START
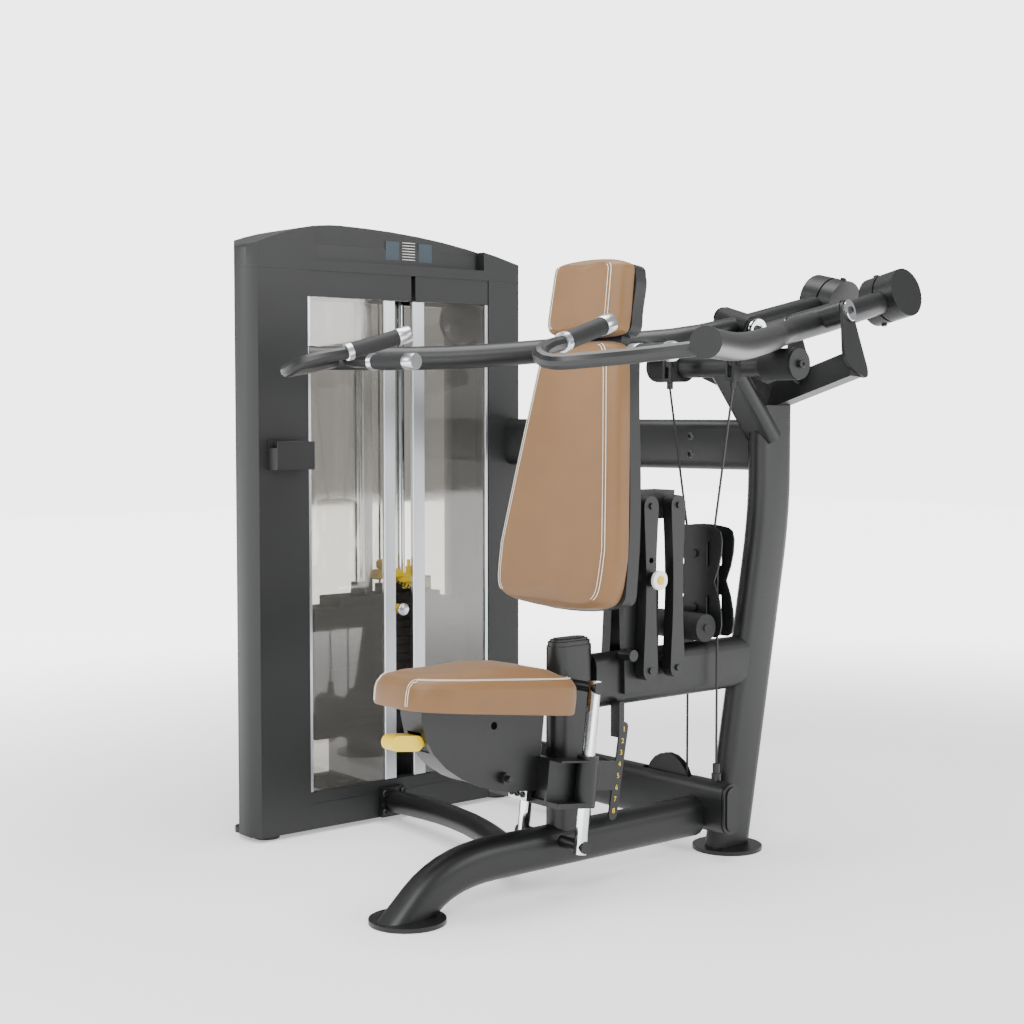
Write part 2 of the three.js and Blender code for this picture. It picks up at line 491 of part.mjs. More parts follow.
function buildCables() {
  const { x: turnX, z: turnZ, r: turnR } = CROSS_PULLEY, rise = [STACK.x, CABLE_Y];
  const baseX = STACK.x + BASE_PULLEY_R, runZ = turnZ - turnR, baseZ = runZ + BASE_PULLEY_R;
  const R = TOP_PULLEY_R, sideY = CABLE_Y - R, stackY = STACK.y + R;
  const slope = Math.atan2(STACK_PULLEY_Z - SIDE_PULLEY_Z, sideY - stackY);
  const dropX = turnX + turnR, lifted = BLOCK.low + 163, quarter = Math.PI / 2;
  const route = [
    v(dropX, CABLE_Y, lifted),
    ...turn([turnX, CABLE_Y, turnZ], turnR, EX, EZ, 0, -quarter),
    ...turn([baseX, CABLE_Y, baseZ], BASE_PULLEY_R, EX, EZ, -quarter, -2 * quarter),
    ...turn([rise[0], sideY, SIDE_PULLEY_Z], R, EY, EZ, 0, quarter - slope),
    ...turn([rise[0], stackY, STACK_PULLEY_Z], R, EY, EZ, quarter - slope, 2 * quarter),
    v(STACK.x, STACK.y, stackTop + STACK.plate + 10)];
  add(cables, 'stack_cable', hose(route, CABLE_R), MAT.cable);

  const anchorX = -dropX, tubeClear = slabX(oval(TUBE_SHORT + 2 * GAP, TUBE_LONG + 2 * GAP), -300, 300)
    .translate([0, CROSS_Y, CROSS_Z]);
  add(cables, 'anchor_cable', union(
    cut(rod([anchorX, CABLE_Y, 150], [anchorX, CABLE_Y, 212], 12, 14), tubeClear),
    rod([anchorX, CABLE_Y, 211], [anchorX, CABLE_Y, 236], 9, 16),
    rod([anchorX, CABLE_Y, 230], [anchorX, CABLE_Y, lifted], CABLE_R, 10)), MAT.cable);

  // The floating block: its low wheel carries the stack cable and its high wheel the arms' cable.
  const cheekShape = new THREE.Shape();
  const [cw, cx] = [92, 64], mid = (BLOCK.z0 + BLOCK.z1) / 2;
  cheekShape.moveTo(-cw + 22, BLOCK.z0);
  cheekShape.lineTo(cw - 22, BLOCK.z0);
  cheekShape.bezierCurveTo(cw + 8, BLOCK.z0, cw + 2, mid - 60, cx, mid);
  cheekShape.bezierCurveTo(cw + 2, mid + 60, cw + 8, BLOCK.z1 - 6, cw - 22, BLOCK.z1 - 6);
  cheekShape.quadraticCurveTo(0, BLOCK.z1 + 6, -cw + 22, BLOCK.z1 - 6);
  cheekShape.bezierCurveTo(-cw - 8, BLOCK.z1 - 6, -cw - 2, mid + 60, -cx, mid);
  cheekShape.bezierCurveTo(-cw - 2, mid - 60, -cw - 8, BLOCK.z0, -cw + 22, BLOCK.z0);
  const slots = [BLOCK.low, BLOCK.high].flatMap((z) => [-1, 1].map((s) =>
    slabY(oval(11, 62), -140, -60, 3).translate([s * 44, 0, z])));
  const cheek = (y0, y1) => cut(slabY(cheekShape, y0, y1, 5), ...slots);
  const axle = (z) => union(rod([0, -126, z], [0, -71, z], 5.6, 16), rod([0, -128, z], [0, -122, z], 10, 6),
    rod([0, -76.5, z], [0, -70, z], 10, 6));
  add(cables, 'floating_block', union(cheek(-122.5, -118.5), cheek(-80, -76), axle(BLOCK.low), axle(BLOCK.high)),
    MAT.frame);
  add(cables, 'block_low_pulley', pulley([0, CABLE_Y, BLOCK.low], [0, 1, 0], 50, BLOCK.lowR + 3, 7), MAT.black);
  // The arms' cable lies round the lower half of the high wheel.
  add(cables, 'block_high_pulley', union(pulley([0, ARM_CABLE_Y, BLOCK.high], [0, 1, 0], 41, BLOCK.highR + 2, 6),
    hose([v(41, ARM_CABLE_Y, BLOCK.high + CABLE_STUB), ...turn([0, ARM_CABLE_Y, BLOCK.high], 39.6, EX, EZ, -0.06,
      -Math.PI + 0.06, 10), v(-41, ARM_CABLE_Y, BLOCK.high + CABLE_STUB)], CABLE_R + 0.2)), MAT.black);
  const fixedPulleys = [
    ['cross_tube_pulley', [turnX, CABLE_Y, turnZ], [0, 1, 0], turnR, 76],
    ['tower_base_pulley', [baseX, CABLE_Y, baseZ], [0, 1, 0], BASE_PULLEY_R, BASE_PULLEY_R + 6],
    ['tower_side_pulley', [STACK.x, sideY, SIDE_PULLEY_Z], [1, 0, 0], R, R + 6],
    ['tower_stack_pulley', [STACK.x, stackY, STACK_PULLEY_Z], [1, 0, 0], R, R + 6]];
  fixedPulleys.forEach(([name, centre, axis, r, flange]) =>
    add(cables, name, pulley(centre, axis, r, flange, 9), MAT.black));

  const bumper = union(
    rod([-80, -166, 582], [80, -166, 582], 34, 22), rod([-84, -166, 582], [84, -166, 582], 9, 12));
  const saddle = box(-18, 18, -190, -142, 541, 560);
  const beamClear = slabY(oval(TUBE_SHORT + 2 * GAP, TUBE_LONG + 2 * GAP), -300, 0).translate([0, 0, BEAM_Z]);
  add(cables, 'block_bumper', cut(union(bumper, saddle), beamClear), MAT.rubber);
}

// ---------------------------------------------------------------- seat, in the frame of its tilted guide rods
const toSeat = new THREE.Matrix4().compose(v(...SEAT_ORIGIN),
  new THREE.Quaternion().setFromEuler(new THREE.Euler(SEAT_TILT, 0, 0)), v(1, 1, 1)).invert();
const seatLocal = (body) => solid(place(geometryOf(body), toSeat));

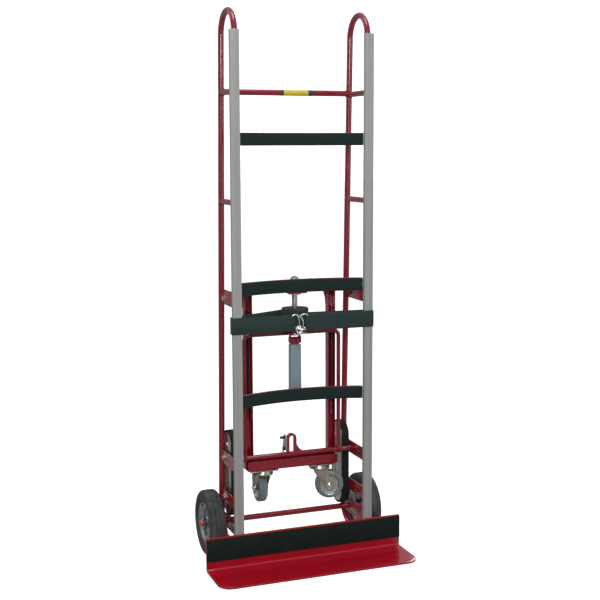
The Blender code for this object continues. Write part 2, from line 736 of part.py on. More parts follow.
END
Exercise: Print the entries exactly. Include every one.

Response:
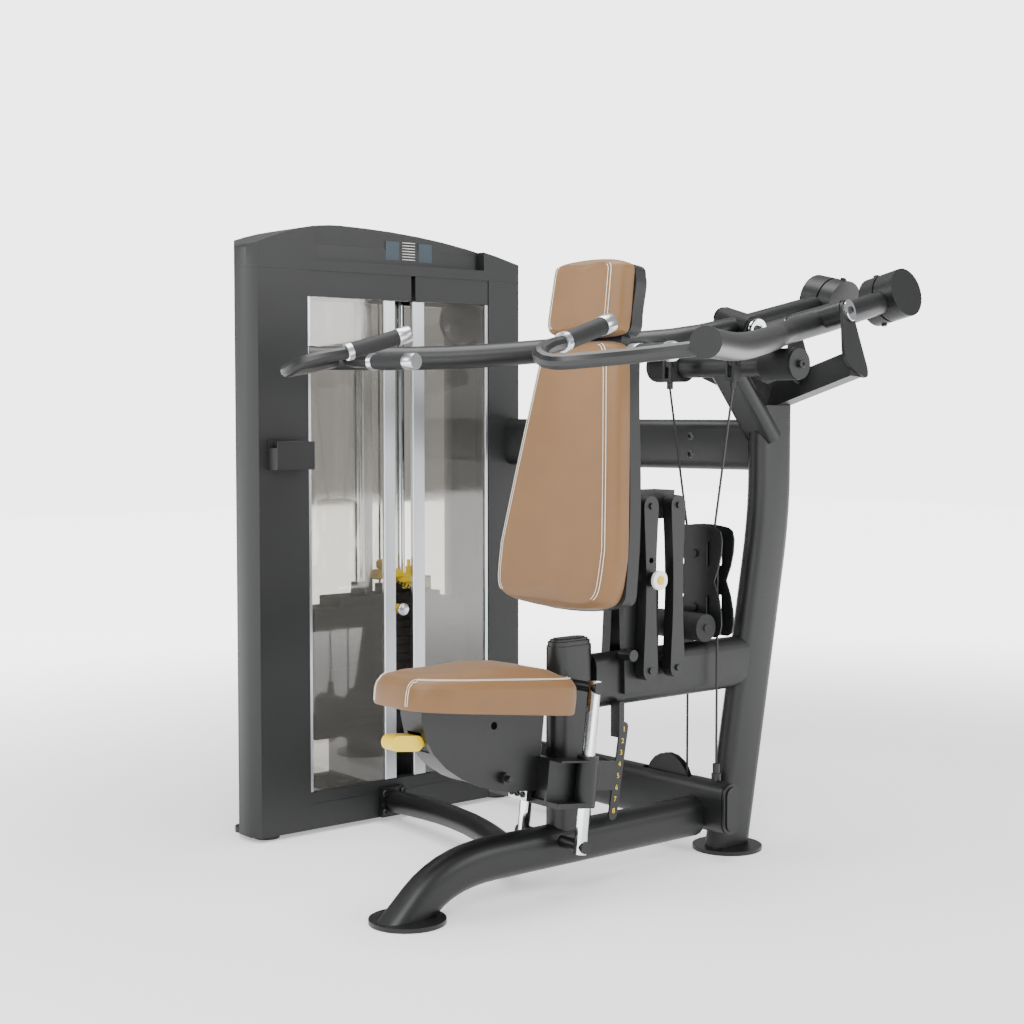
Write part 2 of the three.js and Blender code for this picture. It picks up at line 491 of part.mjs. More parts follow.
function buildCables() {
  const { x: turnX, z: turnZ, r: turnR } = CROSS_PULLEY, rise = [STACK.x, CABLE_Y];
  const baseX = STACK.x + BASE_PULLEY_R, runZ = turnZ - turnR, baseZ = runZ + BASE_PULLEY_R;
  const R = TOP_PULLEY_R, sideY = CABLE_Y - R, stackY = STACK.y + R;
  const slope = Math.atan2(STACK_PULLEY_Z - SIDE_PULLEY_Z, sideY - stackY);
  const dropX = turnX + turnR, lifted = BLOCK.low + 163, quarter = Math.PI / 2;
  const route = [
    v(dropX, CABLE_Y, lifted),
    ...turn([turnX, CABLE_Y, turnZ], turnR, EX, EZ, 0, -quarter),
    ...turn([baseX, CABLE_Y, baseZ], BASE_PULLEY_R, EX, EZ, -quarter, -2 * quarter),
    ...turn([rise[0], sideY, SIDE_PULLEY_Z], R, EY, EZ, 0, quarter - slope),
    ...turn([rise[0], stackY, STACK_PULLEY_Z], R, EY, EZ, quarter - slope, 2 * quarter),
    v(STACK.x, STACK.y, stackTop + STACK.plate + 10)];
  add(cables, 'stack_cable', hose(route, CABLE_R), MAT.cable);

  const anchorX = -dropX, tubeClear = slabX(oval(TUBE_SHORT + 2 * GAP, TUBE_LONG + 2 * GAP), -300, 300)
    .translate([0, CROSS_Y, CROSS_Z]);
  add(cables, 'anchor_cable', union(
    cut(rod([anchorX, CABLE_Y, 150], [anchorX, CABLE_Y, 212], 12, 14), tubeClear),
    rod([anchorX, CABLE_Y, 211], [anchorX, CABLE_Y, 236], 9, 16),
    rod([anchorX, CABLE_Y, 230], [anchorX, CABLE_Y, lifted], CABLE_R, 10)), MAT.cable);

  // The floating block: its low wheel carries the stack cable and its high wheel the arms' cable.
  const cheekShape = new THREE.Shape();
  const [cw, cx] = [92, 64], mid = (BLOCK.z0 + BLOCK.z1) / 2;
  cheekShape.moveTo(-cw + 22, BLOCK.z0);
  cheekShape.lineTo(cw - 22, BLOCK.z0);
  cheekShape.bezierCurveTo(cw + 8, BLOCK.z0, cw + 2, mid - 60, cx, mid);
  cheekShape.bezierCurveTo(cw + 2, mid + 60, cw + 8, BLOCK.z1 - 6, cw - 22, BLOCK.z1 - 6);
  cheekShape.quadraticCurveTo(0, BLOCK.z1 + 6, -cw + 22, BLOCK.z1 - 6);
  cheekShape.bezierCurveTo(-cw - 8, BLOCK.z1 - 6, -cw - 2, mid + 60, -cx, mid);
  cheekShape.bezierCurveTo(-cw - 2, mid - 60, -cw - 8, BLOCK.z0, -cw + 22, BLOCK.z0);
  const slots = [BLOCK.low, BLOCK.high].flatMap((z) => [-1, 1].map((s) =>
    slabY(oval(11, 62), -140, -60, 3).translate([s * 44, 0, z])));
  const cheek = (y0, y1) => cut(slabY(cheekShape, y0, y1, 5), ...slots);
  const axle = (z) => union(rod([0, -126, z], [0, -71, z], 5.6, 16), rod([0, -128, z], [0, -122, z], 10, 6),
    rod([0, -76.5, z], [0, -70, z], 10, 6));
  add(cables, 'floating_block', union(cheek(-122.5, -118.5), cheek(-80, -76), axle(BLOCK.low), axle(BLOCK.high)),
    MAT.frame);
  add(cables, 'block_low_pulley', pulley([0, CABLE_Y, BLOCK.low], [0, 1, 0], 50, BLOCK.lowR + 3, 7), MAT.black);
  // The arms' cable lies round the lower half of the high wheel.
  add(cables, 'block_high_pulley', union(pulley([0, ARM_CABLE_Y, BLOCK.high], [0, 1, 0], 41, BLOCK.highR + 2, 6),
    hose([v(41, ARM_CABLE_Y, BLOCK.high + CABLE_STUB), ...turn([0, ARM_CABLE_Y, BLOCK.high], 39.6, EX, EZ, -0.06,
      -Math.PI + 0.06, 10), v(-41, ARM_CABLE_Y, BLOCK.high + CABLE_STUB)], CABLE_R + 0.2)), MAT.black);
  const fixedPulleys = [
    ['cross_tube_pulley', [turnX, CABLE_Y, turnZ], [0, 1, 0], turnR, 76],
    ['tower_base_pulley', [baseX, CABLE_Y, baseZ], [0, 1, 0], BASE_PULLEY_R, BASE_PULLEY_R + 6],
    ['tower_side_pulley', [STACK.x, sideY, SIDE_PULLEY_Z], [1, 0, 0], R, R + 6],
    ['tower_stack_pulley', [STACK.x, stackY, STACK_PULLEY_Z], [1, 0, 0], R, R + 6]];
  fixedPulleys.forEach(([name, centre, axis, r, flange]) =>
    add(cables, name, pulley(centre, axis, r, flange, 9), MAT.black));

  const bumper = union(
    rod([-80, -166, 582], [80, -166, 582], 34, 22), rod([-84, -166, 582], [84, -166, 582], 9, 12));
  const saddle = box(-18, 18, -190, -142, 541, 560);
  const beamClear = slabY(oval(TUBE_SHORT + 2 * GAP, TUBE_LONG + 2 * GAP), -300, 0).translate([0, 0, BEAM_Z]);
  add(cables, 'block_bumper', cut(union(bumper, saddle), beamClear), MAT.rubber);
}

// ---------------------------------------------------------------- seat, in the frame of its tilted guide rods
const toSeat = new THREE.Matrix4().compose(v(...SEAT_ORIGIN),
  new THREE.Quaternion().setFromEuler(new THREE.Euler(SEAT_TILT, 0, 0)), v(1, 1, 1)).invert();
const seatLocal = (body) => solid(place(geometryOf(body), toSeat));

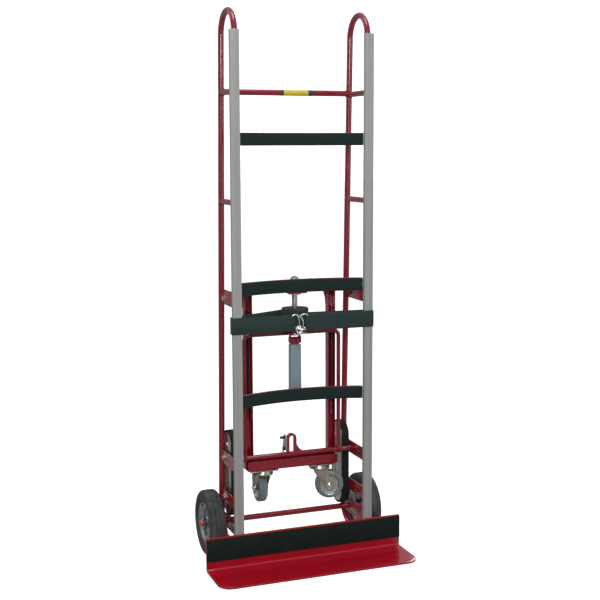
The Blender code for this object continues. Write part 2, from line 736 of part.py on. More parts follow.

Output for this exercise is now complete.